For an operator, CCC is the headline measure of working-capital efficiency. It is the number that working capital optimization is designed to move, and a compressing cycle is direct evidence that cash is being released from operations.

How the cash conversion cycle is calculated

The cycle is the sum of three component metrics, each measured in days.

  1. Days inventory outstanding (DIO). How long inventory sits before it is sold. Longer DIO means more cash tied up in stock.
  2. Days sales outstanding (DSO). How long it takes to collect cash after a sale is made. Longer DSO means customers owe the company for longer.
  3. Days payable outstanding (DPO). How long the company takes to pay its own suppliers. Longer DPO means the company holds onto its cash longer.

The formula is CCC = DIO + DSO − DPO. The first two measure how long cash is locked in inventory and receivables; the third is subtracted because supplier credit funds part of that period for free. A company shortens its cycle by reducing DIO and DSO and extending DPO — which is exactly the agenda of working capital optimization.
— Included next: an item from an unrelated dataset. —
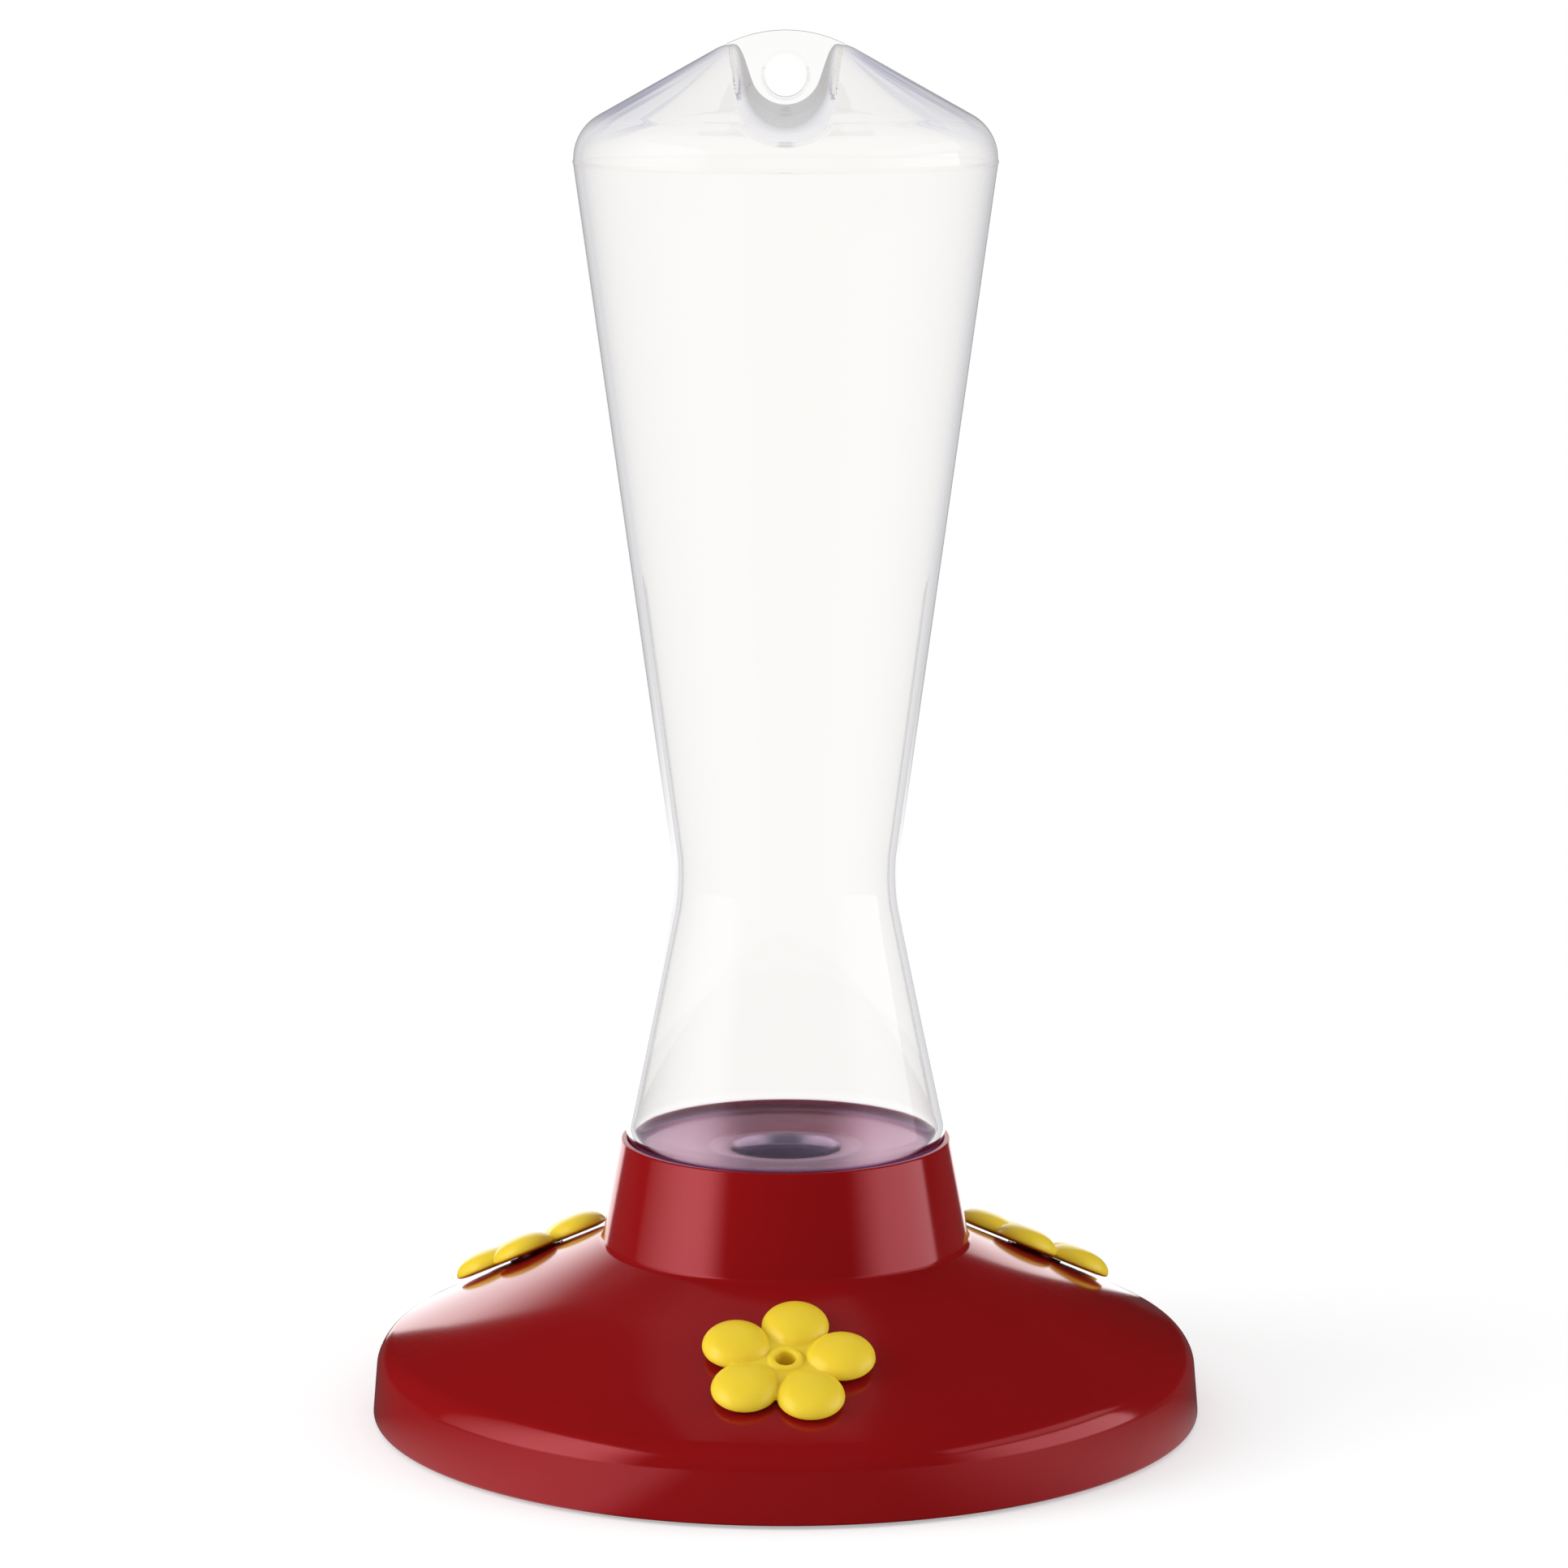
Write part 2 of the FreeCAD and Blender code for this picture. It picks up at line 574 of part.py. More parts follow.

Why the cycle matters for value creation

The cash conversion cycle determines how much capital a business needs simply to run at its current scale, and how much more it consumes as it grows. A company with a long cycle ties up more cash with every incremental dollar of sales, so growth can be cash-hungry even when it is profitable. Compress the cycle and the same growth requires less funding — and the cash already trapped in the cycle is released.

That released cash is real return: it can repay debt, fund a bolt-on, or be distributed without touching revenue or margin. This is why a sponsor scrutinizes the cycle early, benchmarks it against peers, and often makes shortening it a named workstream. The cycle also varies enormously by industry — a fast-turning retailer can run a negative cycle, while a long-cycle manufacturer ties up cash for months — so it is most useful read against a relevant benchmark and its own trend, not in isolation.

Frequently asked.

5 questions
01 How is the cash conversion cycle calculated?

CCC equals days inventory outstanding (DIO) plus days sales outstanding (DSO) minus days payable outstanding (DPO). DIO and DSO measure how long cash is tied up in inventory and receivables; DPO is subtracted because supplier credit funds part of that period.

The result is the net number of days the company's own cash is locked in operations before it returns.

02 What does a negative cash conversion cycle mean?

It means the company collects cash from customers before it has to pay its suppliers. Growth then generates cash rather than consuming it, because the business is effectively funded by its supplier and customer terms.

This is common in fast-turning retail and subscription models with upfront billing, and it is a powerful structural advantage.

03 How does the cash conversion cycle relate to working capital optimization?

The cycle is the metric; working capital optimization is the work that moves it. Reducing DSO and DIO and extending DPO are precisely the levers that compress the cycle.

A shortening cycle is the direct evidence that a working-capital program is releasing cash from operations.

04 Why does the cash conversion cycle vary so much by industry?

Because inventory intensity, payment customs, and billing models differ. A grocer turns stock in days and often collects before paying suppliers; a heavy manufacturer holds inventory and receivables for months.

For that reason the cycle is most meaningful compared against industry peers and against the company's own trend, rather than judged by an absolute number.

05 How is the cash conversion cycle monitored across a hold?

It is tracked through its components — DIO, DSO, DPO — in the KPI dashboard and reviewed in the monthly operating review against the targets set in the value creation plan.

When the operational data behind those days metrics sits in one queryable place, the cycle can be monitored continuously and the cash released from compressing it can be defended at exit as a structural gain.